Tracking how any phenomenon catalyzes the movement of other particles is one of the crucial needs for modeling this region.
In this case, understanding just how a wave can help initiate a fast-moving beam might also help explain what causes incredibly powerful rays that travel from other solar systems across interstellar space toward Earth.
Wilson and his colleagues published a paper on these results in the Journal of Geophysical Research online on March 6, 2013.
The material pervading this area of space – indeed all outer space – is known as plasma. Plasma is much like a gas, but each particle is electrically charged so movement is governed as much by the laws of electromagnetics as it is by the fundamental laws of gravity and motion we more regularly experience on Earth.

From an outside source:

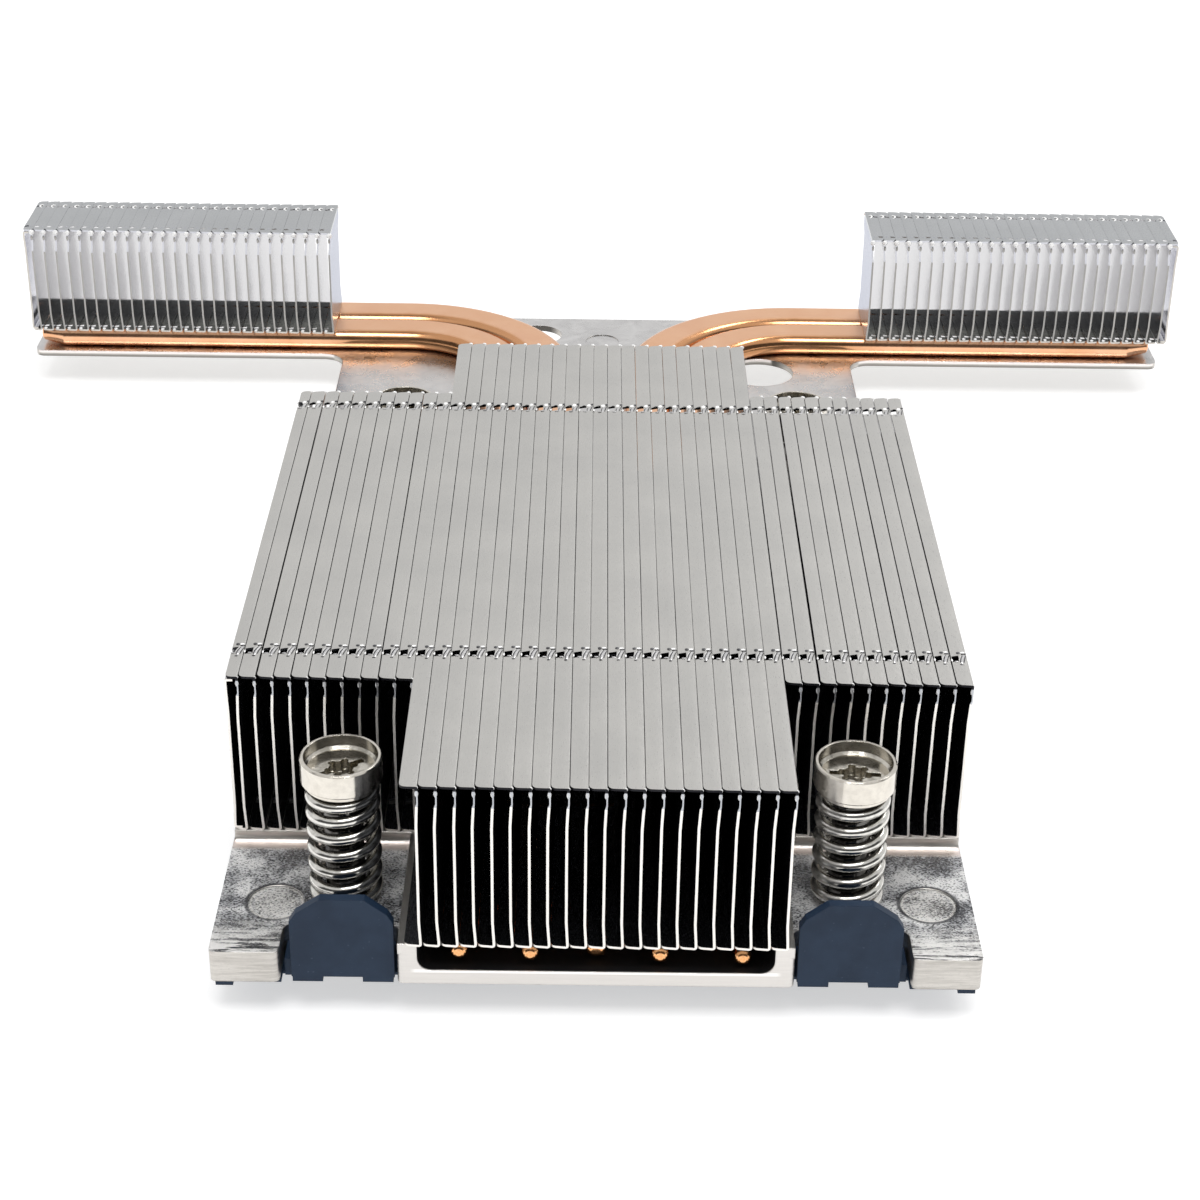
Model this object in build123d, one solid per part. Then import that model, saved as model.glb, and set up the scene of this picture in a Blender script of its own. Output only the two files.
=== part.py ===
from build123d import *
import math
import os

os.makedirs("parts", exist_ok=True)

# Passive heatsink for a 1U server processor, in millimetres.
# Origin: centre of the processor contact face, midway between the four
# screws. +Y runs to the remote fin wings at the rear, +Z is up.

# ---------------------------------------------------------------- dimensions
screw_dx = 56.0            # screw spacing across
screw_dy = 94.0            # screw spacing front to rear
screw_x, screw_y = screw_dx / 2, screw_dy / 2

# heights
z_contact = 0.0            # processor contact face
z_under = 1.0              # underside of the casting
z_plate = 1.8              # underside of the thin rear plate
z_floor = 2.8              # channel floor and top of the rear plate
z_ear = 4.95               # top of the four ears
z_plat = 6.3               # top of the platform, where the fins sit
z_top = 27.0               # top of the main fins
z_wing = 24.3              # top of the wing fins

# plan of the casting
base_hw = 42.0             # half width over the ears
base_front = -58.35
base_rear = 59.2
centre_hw = 21.5           # half width of the centre section
chan_hw = 19.4             # half width of the heat-pipe channel
chan_r = 1.6               # fillet in the channel's lower corners
notch_hw = 6.4             # half width of a front notch, centred on a screw
notch_depth = 5.3
pad_w, pad_l = 54.0, 74.0  # raised contact pad

# rear plate, a T in plan, a little off the middle
plate_x = -0.55
trunk_hw = 42.7
arm_front = 110.1
plate_rear = 126.85
plate_hw = 95.05
plate_holes = [(26.8, 104.5, 5.6), (-10.7, 119.6, 4.1)]   # x, y, radius

# fin stack
t_fin = 0.4                # sheet thickness
stack_hw = 41.85           # half width of the full stack
nose_hw = 20.75            # half width of the long centre fins
nose_front, nose_rear = -58.85, 58.45
stack_front, stack_rear = -37.1, 40.8
flange_gap = 0.10
bend_c = 0.28              # chamfer standing for the bend's outside
jog = 0.15                 # stiffening step in each web
rows_y = (-31.2, 36.1)     # interlock rows of the main stack
slot_x0, slot_w, slot_l = 0.5, 1.1, 1.4

# wings
wing_in, wing_out, wing_n, wing_pitch = 44.85, 95.65, 26, 1.968
wing_y0, wing_y1 = 110.35, 124.2
wing_rows = (112.0, 121.7)

# heat pipes: 6 mm round, pressed flat
pipe_w, pipe_t = 7.3, 3.44
pipe_z = 2.82 + pipe_t / 2
pipe_pitch = 7.6
bend_y, bend_x = 97.35, 32.7   # common centre of both bends on a side
tip_w, tip_t = 1.95, 1.88      # closed tip after swaging
tip_front, tip_len, cone_len = -57.4, 1.5, 6.5
end_w, end_t, end_len, end_cone = 4.6, 2.5, 0.5, 3.4   # blunt ends in the wings
end_left, end_right = 94.8, 93.4
centre_rear = 56.5
# how far each front tip lies off its pipe's middle, in x and z
tip_off = {
    "left_outer": (0.27, -0.15), "left_inner": (0.42, -0.30), "centre": (0.0, -0.60),
    "right_inner": (-0.62, -0.40), "right_outer": (0.77, -0.60),
}

# captive screws
head_r, head_h, head_wall, cup_depth = 4.5, 3.0, 0.43, 1.6
head_top = 23.1
neck_r, neck_h = 4.1, 0.6
shank_r, groove_r, thread_r = 2.2, 1.7, 1.98
groove_z0, groove_z1 = 0.15, 0.95
thread_top, thread_end = -0.3, -3.0
hole_r = 2.8
ring_t, ring_ro, ring_ri, ring_rg = 0.7, 4.0, 1.75, 2.6
coil_r, wire_r, coil_pitch = 3.5, 0.65, 2.25

# plastic carrier
car_hw, car_front, car_rear = 41.5, -57.85, 57.9
car_t = 0.4
frame_ox, frame_oy = 33.0, 41.3     # outside of the window frame
win_x, win_y = 29.5, 38.5           # half sizes of the processor window
frame_bottom = -3.5
tab_t = 1.15


# ------------------------------------------------------------------- helpers
def block(x0, x1, y0, y1, z0, z1):
    return Pos((x0 + x1) / 2, (y0 + y1) / 2, (z0 + z1) / 2) * Box(
        x1 - x0, y1 - y0, z1 - z0
    )


def prism_y(points, y0, y1):
    """Polygon given in X and Z, extruded from y0 to y1."""
    wire = Wire.make_polygon([Vector(x, y0, z) for x, z in points], close=True)
    return extrude(Face(wire), amount=y1 - y0, dir=(0, 1, 0))


def prism_z(points, z0, z1):
    """Polygon given in X and Y, extruded from z0 to z1."""
    wire = Wire.make_polygon([Vector(x, y, z0) for x, y in points], close=True)
    return extrude(Face(wire), amount=z1 - z0, dir=(0, 0, 1))


def save(shape, name):
    export_step(shape, f"parts/{name}.step")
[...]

"One of the unique things about space weather is how little things can have big effects," says David Sibeck, a space scientist at Goddard who is a co-author on the paper.
"An event might seem small and just generate local turbulence, but it can have profound effects downstream.
The front of the magnetosphere is right in the line between sun and Earth, so it's a crucial place to understand which small things can lead to big results."
Since the 1970s, researchers have known that particles seem to be reflecting off the magnetosphere, creating intense particle jets called field aligned ion beams, but it's not been clear how.
Now, the Wind data helps provide a more detailed snapshot of how they form, as it travels through a slew of SLAMS and the ion beams.
The scientists' job was to map where these events happen in space and time and to try to determine which events initiate which.
Wilson says that the solar wind constantly moves toward Earth's bow shock and then reflects off it.
"What happens to Earth's magnetic field depends on what's happening here at the front of the bow shock," says Sibeck.
"And what's happening there is dramatic. It's going to affect how much energy moves into the magnetosphere. Once inside the magnetosphere, it can create powerful solar storms and impact communications and GPS satellites that we depend on daily."